Wie sehen wir eigentlich konkret die Welt ein? Mit welchem Wahrnehmungsorgan spüren wir atmosphärisch die Umgebung ab, sodass wir das Wesentliche erfassen? Was im Alltag unbemerkt bleibt, wird uns im Erleben des Künstlerischen fühlbar. Wir tragen ein Schwingungsvermögen in uns. Es ist eine freie Beweglichkeit in der Seele, mit der wir empathisch die Welt abtasten. Wie das genau vor sich geht, wo der Wille zum Mitschwingen wurzelt, wie wir die Form finden, in die wir unsere Spiegelneurone bringen – das scheint eine naturwissenschaftliche Fragestellung.
Doch die Empirie des Kunstwerks – so wie wir es unmittelbar erleben – kann uns in dieser Frage weiterkommen lassen, als wir denken. Ein Musikstück zeigt sich uns physisch unsichtbar, wir hören es scheinbar nur. Doch es ist wesentlich wirksam in uns. Innerlich spielt sich seine Bewegung in der Seele ab. Dort spüren wir sie und lassen uns von ihr ergreifen und mitnehmen. Die Bewegung wird in uns Gefühlsgestalt. Materiell gesehen ist sie unsichtbar, und doch wird Musik von jedem Hörer wahrge­nommen – und aus dem eigenen Herzen hervorgeschöpft ins Wirkliche.
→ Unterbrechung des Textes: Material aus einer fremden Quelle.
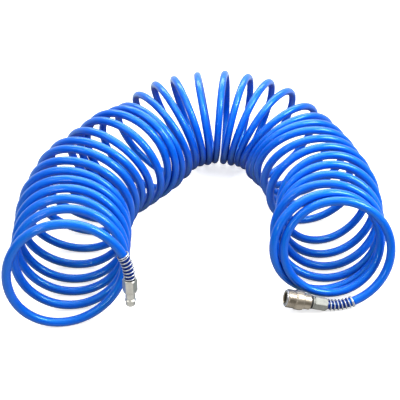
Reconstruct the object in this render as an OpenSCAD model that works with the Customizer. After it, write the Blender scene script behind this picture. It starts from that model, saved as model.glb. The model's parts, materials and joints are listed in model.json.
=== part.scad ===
// Coiled compressed-air hose laid down in a U, with a quick coupler on one
// end and a plug on the other. Millimetres, +Z up, stands on z = 0.
// The plug end lies on the -X side, the coupler end on the +X side, and the
// bend of the U at +Y.

/* [Hose] */
// Outside diameter of the hose
hose_od = 10; // [9.6:0.1:10.2]
// Bore of the hose
hose_bore = 6.5; // [6.2:0.1:6.5]
// Sides of the swept end stretches
hose_sides = 10; // [8:1:12]

/* [Coil] */
// Outside diameter over the turns
coil_od = 136; // [132:1:137]
// Wall of the tube that holds the same mass as the turns
coil_wall = 1.8; // [1.6:0.1:4]
// Length of the straight leg on the plug side
left_leg = 98; // [90:1:102]
// Radius of the gentle bends at the foot of the U
side_r = 125; // [115:5:140]
// Heading of the plug side's slanting stretch, degrees
left_turn = 33; // [30:1:35]
// Length of the plug side's slanting stretch
left_slant = 140; // [130:1:144]
// Radius of the coil's axis round the end of the U
apex_r = 93; // [86:1:98]
// Heading of the coupler side's slanting stretch, degrees
right_turn = 163; // [160:1:168]
// Length of the coupler side's slanting stretch
right_slant = 98; // [85:1:104]
// Length of the straight leg on the coupler side
right_leg = 92; // [80:1:96]
// Gap between the stretches that move apart, degrees round the bend
stretch_gap = 0.6; // [0.5:0.1:2]

/* [Coupler] */
// Largest diameter of the release sleeve
sleeve_od = 22.6; // [22.2:0.1:23.4]
// How far the sleeve reaches back from the mouth
sleeve_end = 20.8; // [20.6:0.1:21]
// How far the sleeve is pulled back to let the plug go
sleeve_travel = 3.5; // [3:0.1:3.5]
// Diameter of the socket that takes the plug's collar
socket_d = 12.3; // [12.2:0.05:12.4]
// Diameter of the sealing bore that takes the plug's tip
seal_bore_d = 10.2; // [10.1:0.05:10.3]
// Outside diameter of the coupler body
body_od = 16.3; // [16.1:0.05:16.3]
// Diameter of the body behind the sleeve
rear_od = 18.2; // [17.6:0.1:18.6]
// Diameter of a locking ball
ball_d = 3; // [2.9:0.05:3]
// Distance of the balls from the mouth
ball_z = 7.4; // [7.3:0.05:7.4]
// Turns of the sleeve's return spring
sleeve_spring_turns = 3.5; // [2.5:0.5:3.5]
// Turns of the valve's spring
valve_spring_turns = 3.5; // [3:0.5:4]

/* [Clamp nuts] */
// Width across the flats
nut_af = 14; // [13.8:0.1:14.2]
// Length of a nut
nut_len = 15.4; // [15.2:0.1:15.4]

/* [Plug] */
// Diameter of the sealing tip
tip_d = 10; // [9.8:0.1:10]
// Diameter of the collar behind the tip
collar_d = 11.8; // [11.6:0.1:12]
// Diameter of the locking groove
groove_d = 9.2; // [9:0.1:9.8]

/* [Guard springs] */
// Wire diameter
guard_wire = 1.2; // [0.9:0.1:1.2]
// Diameter at the middle of the wire
guard_d = 11.9; // [11.8:0.1:12.4]
// Open turns of a guard spring
guard_turns = 6.5; // [5:0.5:7]

/* [Hidden] */
$fn = 64;
hr = hose_od / 2;
hb = hose_bore / 2;
cr = coil_od / 2;

// middle of the footprint, taken off every point below
org = [0.9, 63.4];

// hose-side faces of the two clamp nuts, and how the coupler lies
plug_face = [-76.5, -143.5, 67];
coupler_face = [141, -120, 8.2];
coupler_pitch = 14;
coupler_yaw = 2;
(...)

Wie machen wir das?
Der erweiterte Kunstbegriff der Moderne lässt uns die gegenseitige Beziehung erkennen, ohne die kein Kunstwerk sein kann. Er vermittelt die Erfahrung, wie das Publikum tatsächlich auf Augen­höhe mit dem darstellenden, dem ausübenden Künstler kommuniziert. In der Wechselbeziehung, der gemeinsamen Hervor­bringung des Werkes ist jeder ein Künstler, ein Mitspieler. Das Werk er­eignet sich im Augenblick der zwischenmenschlichen Begegnung.
Eurythmie ist eine Kunst, die sich der Beziehungserfahrung in besonderer Weise widmet. Was der Musiker freispielt, instrumental als Stimmung erklingen lässt, das figuriert die eurythmische Dar­stellung leiblich. Ihre Gestik transzendiert den Körper zur musikalischen Gestalt. Der Zuschauer wird der Dritte im Bunde bei dieser buchstäblichen Übersetzung der musikalischen Erfahrung ins Sichtbare. Was sich sonst verborgen in der Seele zuträgt, ihre empathische Bewegung, wenn sie sich einstimmt und mitschwingt, wird anschaulich.
Um sich selbst als Seelenkünstler am Werk zu erfahren, dazu gibt ein neues eurythmisches Bühnenprogramm nun Gelegenheit: KONTRASTE KlangGeste – Musik und Eurythmie wird an bedeutenden Spielstätten in der Schweiz und Deutschland aufgeführt. Eine Koproduktion des Musikkollegium Winterthur, (Musikalische Leitung: Ruben Dubrovsky), mit dem Else Klink-Ensemble Stuttgart (Künstlerische Leitung für die Eurythmie hat das bewährte Duo Benedikt Zweifel und Carina Schmid). Das renommierte Schweizer Orchester hat Musikgeschichte geschrieben und die Zusammenarbeit dieser beiden Choreo­graphen bietet einen einzigartigen Erfahrungsschatz.
Das Programm selbst erschließt einen musikalischen Weg vom Gesamtkünstler Richard Wagner über die meditativen Klang­schöpfungen von Anton Webern, die am Beginn der Moderne zu verorten sind, bis zum kulturellen Dialog mit der Gegenwart, hin zu einer Komposition des 1970 in Buenos Aires geborenen Oscar Strasnoy.
Was aber fangen wir in dieser Klangreise durch die Zeit mit der Komposition von Franz Schubert an, die auch Teil des Pro­gramms ist? Spielt seine Tragische Sinfonie in der Vergangenheit oder in der Zukunft? Wie lässt sich individuell erlittenes Leid in die Geste des Schöpferischen verwandeln? Das ist eine hoch­aktuelle Kulturfrage, auf deren Ausgang jeder Zuschauer gespannt sein darf. Die Antwort findet sich nirgendwo anders als in der eigenen Seele.